Shrivastava, assistant professor of computer science at Rice, said, “If you make assumptions, like dates that are close might be duplicates, you can reduce the number of comparisons that are needed, but every assumption comes with a bias, and ultimately you want an unbiased estimate. One statistical approach that avoids bias is random sampling. So perhaps choose 1 million random pairs out of the 63 billion, see how many are duplicates and then apply that rate to the entire dataset. This produces an unbiased estimate, which is good, but the likelihood of finding duplicates purely by random is quite low, and that gives a high variance.
“In this case, for example, random sampling could also estimate the documented counts at around 191,000,” he said. “But it couldn’t tell us with any certainty whether the count was 176,000 or 216,000 or some number in between.
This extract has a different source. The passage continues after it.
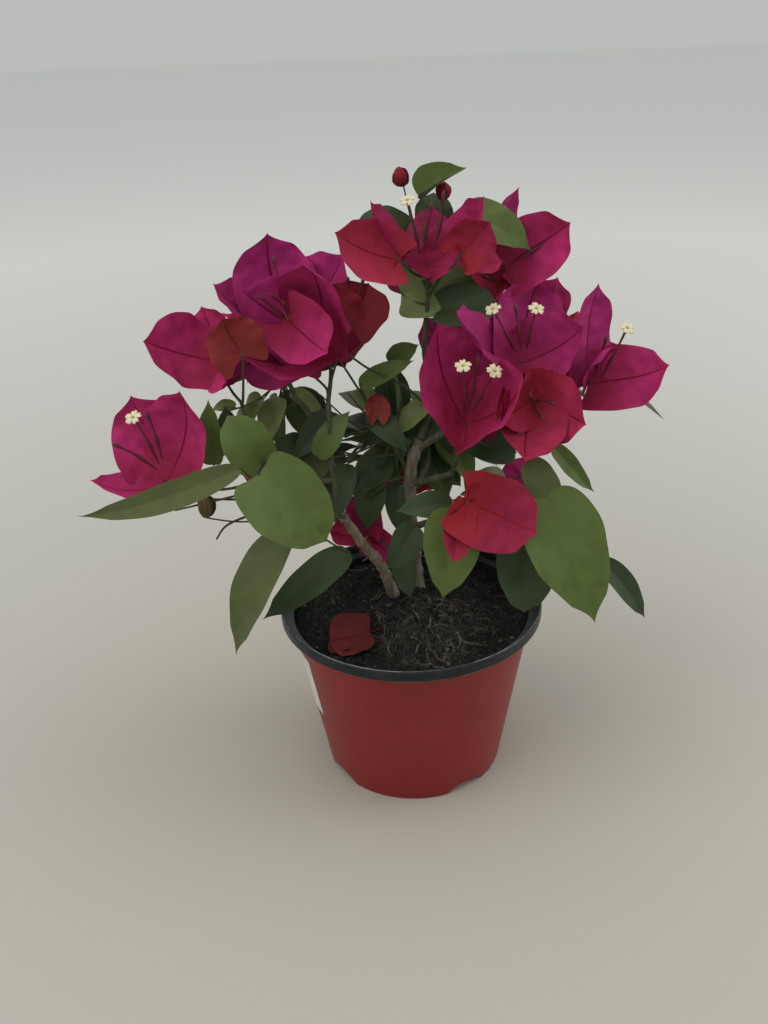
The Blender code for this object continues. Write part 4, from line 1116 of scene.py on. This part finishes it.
SPRAYS_PER_SPRAY = {"middle": 4, "back": 12}
SPRAY_TINTS = (0.30, 0.08, 0.23, 0.34, 0.05)  # the share of sprays in each leaf colour, the last being the pale green of painted light
SPRAY_LEAVES = ((0.3, -55), (0.42, 60), (0.55, -50), (0.68, 55), (0.8, -45), (0.9, 50), (1.0, 0))
FEWEST_LEAVES = 2


def grow_sprays(piles, mass, roots, crowd, rng):
    """Seeded leafy twigs by the solids' rule, more of them and finer, in the same space."""
    centre, radii = np.array(mass.space)
    for _ in range(SPRAYS_PER_SPRAY[mass.group] * mass.sprays):
        root = roots[rng.integers(len(roots))]
        goal = centre + radii * unit(rng.normal(size=3)) * rng.uniform(0.4, 0.85)
        if np.linalg.norm(goal - root) < LONG_STALK:
            continue
        way = unit(goal - root)
        face = unit(0.6 * unit(goal - centre) + (0, 0, 0.9))
        level = np.cross(face, way)
        slot = 3 * int(rng.choice(len(LEAF_TINTS), p=SPRAY_TINTS))
        grown = []
        for share, turn in SPRAY_LEAVES:
            base = sagging(root, goal, share)
            onward, aside = polar(1, math.radians(turn + rng.uniform(-15, 15)))
            ahead = unit(onward * way + aside * level + (0, 0, rng.uniform(-0.6, 0.1)))
            length = rng.uniform(20, 42)
            width = length * rng.uniform(0.46, 0.62)
            start = base + rng.uniform(3, 6) * ahead
            spots = [start + part * length * ahead for part in (0.15, 0.45, 0.75, 1)]
            outside = (((spots[2] - centre) / radii) ** 2).sum() > 1
            if outside or any(in_opening(spot) for spot in spots):
                continue
            tilt = unit(face + rng.normal(0, 0.25, 3))
            points, faces, kinds, marks = blade(start, spots[3], width, tilt, LEAF_SHAPE, rng, PLAIN)
            if crowd.clear(points, faces):
                grown.append((points, faces, slot + kinds, marks, base, start, ahead))
                crowd.add(points, faces)
        if len(grown) < FEWEST_LEAVES:
            del crowd.trees[len(crowd.trees) - len(grown):]
            continue
        grow_stalk(piles["twigs"], root, goal, way, 0.75)
        for *leaf, base, start, ahead in grown:
            piles["leaves"].add(*leaf)
            grow_stalk(piles["twigs"], base, start, ahead, 0.6)


def make_foliage(rng, leaf_slots, bract_slots):
    slots = {
        "leaves": leaf_slots,
        "bracts": bract_slots,
        "twigs": [bark_material("green_twig", (0.025, 0.028, 0.010), (0.060, 0.066, 0.024), 600)],
        "flowers": [new_material("flower_tube", (0.085, 0.008, 0.016), 0.6),
                    new_material("flower_star", (0.62, 0.55, 0.36), 0.55),
                    new_material("flower_throat", (0.33, 0.30, 0.09), 0.6)],
    }
    finishes = {"leaves": "leaves", "bracts": "blooms", "twigs": "bark", "flowers": "blooms"}
    crowd = Crowd()
    groups = {mass.group: {} for mass in MASSES.values()}
    for piles in groups.values():
        piles.update({kind: Pile(*materials) for kind, materials in slots.items()})
    roots = {name: grow_named(groups[mass.group], mass, crowd, rng) for name, mass in MASSES.items()}
    for name, mass in MASSES.items():
        if mass.space:
            grow_sprays(groups[mass.group], mass, roots[name], crowd, rng)
    for group, piles in groups.items():
        nodes = [name for name, mass in MASSES.items() if mass.group == group]
        for kind, pile in piles.items():
            pile.piece(f"{group}_{kind}", finishes[kind], nodes if kind in ("leaves", "bracts") else ())


# Stage, light and camera

CAMERA_PLACE = (-0.0142, -0.5473, 0.4364)
CAMERA_DOWN = 24.236
CAMERA_ROLL = -2.148
SENSOR = 36
FOCAL_PIXELS = 1050
PICTURE = (768, 1024)
AXIS_PIXEL = (382.5, 474)


def make_camera():
    down, roll = math.radians(CAMERA_DOWN), math.radians(CAMERA_ROLL)
    ahead = Vector((0, math.cos(down), -math.sin(down)))
    right = Vector((1, 0, 0))
    below = ahead.cross(right)
    across = math.cos(roll) * right - math.sin(roll) * below
    above = -(math.sin(roll) * right + math.cos(roll) * below)
    camera = new_object("camera", bpy.data.cameras.new("camera"))
    turned = Matrix((across, above, -ahead)).transposed().to_4x4()
    camera.matrix_world = Matrix.Translation(CAMERA_PLACE) @ turned
    camera.data.sensor_width = SENSOR
    camera.data.lens = SENSOR * FOCAL_PIXELS / PICTURE[1]
    camera.data.shift_x = (PICTURE[0] / 2 - AXIS_PIXEL[0]) / PICTURE[1]
    camera.data.shift_y = (AXIS_PIXEL[1] - PICTURE[1] / 2) / PICTURE[1]
    camera.data.clip_start = 0.01
    bpy.context.scene.camera = camera


# Name, place, the point of the axis that it looks at, size, power and colour
LIGHTS = [("window", (-1.3, -0.7, 1.5), (0, 0, 0.15), 1.8, 13, (1.0, 0.98, 0.95)),
          ("lamp", (1.5, 0.1, 0.7), (0, 0, 0.05), 1.0, 8, (1, 1, 1)),
          ("ceiling", (0.0, -0.2, 2.2), (0, 0, 0), 2.2, 12, (1, 1, 1))]


def make_lights():
    for name, place, aim, size, power, colour in LIGHTS:
        light = bpy.data.lights.new(name, "AREA")
        light.size = size
        light.energy = power
        light.color = colour
        obj = new_object(name, light)
        obj.location = place
        obj.rotation_euler = (Vector(aim) - Vector(place)).to_track_quat("-Z", "Y").to_euler()


FLOOR_REACH = 9
FLOOR_FADE = 1.6  # how far out the floor reaches its last colour
# The floor is darker round the pot as painted shade, and lighter outward
FLOOR_COLOURS = [(0.0, (0.385, 0.355, 0.300)), (0.3, (0.45, 0.44, 0.40)), (1.0, (0.66, 0.665, 0.63))]
WORLD_COLOURS = [(0.0, (0.68, 0.70, 0.69)), (0.3, (0.97, 1.0, 1.0))]
WORLD_STRENGTH = 0.72


def make_stage():
    """A pale floor that lightens outward, in a pale world."""
    pale = new_material("pale_floor", (0.48, 0.45, 0.40), 0.8, 0.2)
    tree = pale.node_tree
    away = add_node(tree, "VectorMath")
    away.operation = "LENGTH"
    plug(tree, away.inputs[0], add_node(tree, "TexCoord").outputs["Object"])
    dress(pale, ramp_node(tree, math_node(tree, "DIVIDE", away.outputs["Value"], FLOOR_FADE), *FLOOR_COLOURS))
    corners = [(FLOOR_REACH * x, FLOOR_REACH * y, 0) for x, y in ((-1, -1), (1, -1), (1, 1), (-1, 1))]
    mesh = bpy.data.meshes.new("floor")
    mesh.from_pydata(corners, [], [(0, 1, 2, 3)])
    mesh.materials.append(pale)
    new_object("floor", mesh)
    world = bpy.data.worlds.new("world")
    world.use_nodes = True
    tree = world.node_tree
    parts = add_node(tree, "SeparateXYZ", Vector=add_node(tree, "TexCoord").outputs["Generated"])
    background = tree.nodes["Background"]
    plug(tree, background.inputs["Color"], ramp_node(tree, parts.outputs["Z"], *WORLD_COLOURS))
    plug(tree, background.inputs["Strength"], WORLD_STRENGTH)
    bpy.context.scene.world = world
    bpy.context.scene.view_settings.view_transform = "Standard"


def main():
    rng = np.random.default_rng(SEED)
    make_camera()
    make_stage()
    make_lights()
    leaf_slots, bract_slots = leaf_materials(), bract_materials()
    make_pot()
    make_label()
    make_soil(rng)
    make_fallen_bract(rng, bract_slots)
    make_limbs(rng)
    make_foliage(rng, leaf_slots, bract_slots)
    for material in [m for m in bpy.data.materials if m.users == 0]:
        bpy.data.materials.remove(material)


main()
“In recent work, my lab has shown that hashing algorithms that were originally designed to do search can also be used as adaptive samplers that precisely mitigate the high variance associated with random sampling,” Shrivastava said.
“Resolving every duplicate seems very appealing,” he said, “but it is the harder way of estimating the number of unique entities. The new theory of adaptive sampling with hashing allows us to directly estimate unique entity counts efficiently, with high confidence, without resolving the duplicates.”
“At the end of the day, it’s been phenomenal to make methodological and algorithmic progress motivated by such an important problem,” Steorts said. “HRDAG has paved the way. Our goal and hope is that our efforts will prove useful to their work.”
Shrivastava and Steorts said they are planning future research to apply the hashing technique for unique entity approximation to other types of datasets.